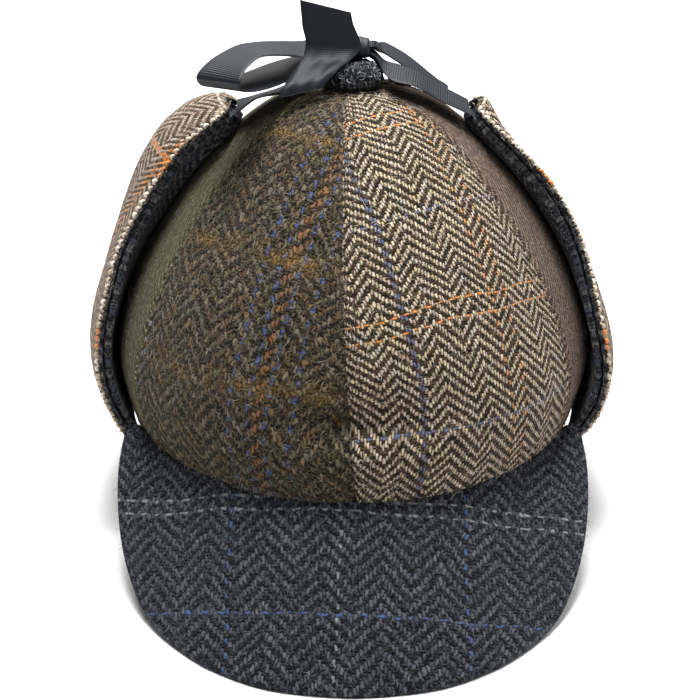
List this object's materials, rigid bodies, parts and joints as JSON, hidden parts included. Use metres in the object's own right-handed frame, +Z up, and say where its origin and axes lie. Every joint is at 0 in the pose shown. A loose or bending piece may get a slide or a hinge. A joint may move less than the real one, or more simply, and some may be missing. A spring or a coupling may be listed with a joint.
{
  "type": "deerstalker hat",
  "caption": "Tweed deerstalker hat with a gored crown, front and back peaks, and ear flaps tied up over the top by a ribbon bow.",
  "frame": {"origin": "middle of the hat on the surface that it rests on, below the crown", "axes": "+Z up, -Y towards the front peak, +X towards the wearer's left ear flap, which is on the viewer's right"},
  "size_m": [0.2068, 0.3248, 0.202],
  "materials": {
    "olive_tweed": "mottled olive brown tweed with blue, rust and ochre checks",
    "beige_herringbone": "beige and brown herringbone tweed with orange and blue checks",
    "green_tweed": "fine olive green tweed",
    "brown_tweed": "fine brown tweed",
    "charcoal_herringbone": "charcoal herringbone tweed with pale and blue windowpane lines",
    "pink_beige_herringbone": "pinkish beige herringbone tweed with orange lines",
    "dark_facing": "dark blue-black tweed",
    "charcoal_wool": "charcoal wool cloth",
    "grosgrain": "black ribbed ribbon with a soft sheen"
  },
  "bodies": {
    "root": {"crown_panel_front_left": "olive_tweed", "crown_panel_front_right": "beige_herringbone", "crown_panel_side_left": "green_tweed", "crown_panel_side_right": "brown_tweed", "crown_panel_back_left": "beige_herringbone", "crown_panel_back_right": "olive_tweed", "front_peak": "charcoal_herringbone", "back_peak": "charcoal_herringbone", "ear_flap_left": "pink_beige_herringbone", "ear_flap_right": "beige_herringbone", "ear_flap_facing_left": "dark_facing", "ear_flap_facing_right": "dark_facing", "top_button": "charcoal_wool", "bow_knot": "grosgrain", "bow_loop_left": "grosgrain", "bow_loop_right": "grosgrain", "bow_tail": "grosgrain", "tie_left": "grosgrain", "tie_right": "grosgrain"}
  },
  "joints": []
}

> **Your instructions**: Pick out the lines that have the word "axes". Copy them all.

> **Task solution**:
List this object's materials, rigid bodies, parts and joints as JSON, hidden parts included. Use metres in the object's own right-handed frame, +Z up, and say where its origin and axes lie. Every joint is at 0 in the pose shown. A loose or bending piece may get a slide or a hinge. A joint may move less than the real one, or more simply, and some may be missing. A spring or a coupling may be listed with a joint.
  "frame": {"origin": "middle of the hat on the surface that it rests on, below the crown", "axes": "+Z up, -Y towards the front peak, +X towards the wearer's left ear flap, which is on the viewer's right"},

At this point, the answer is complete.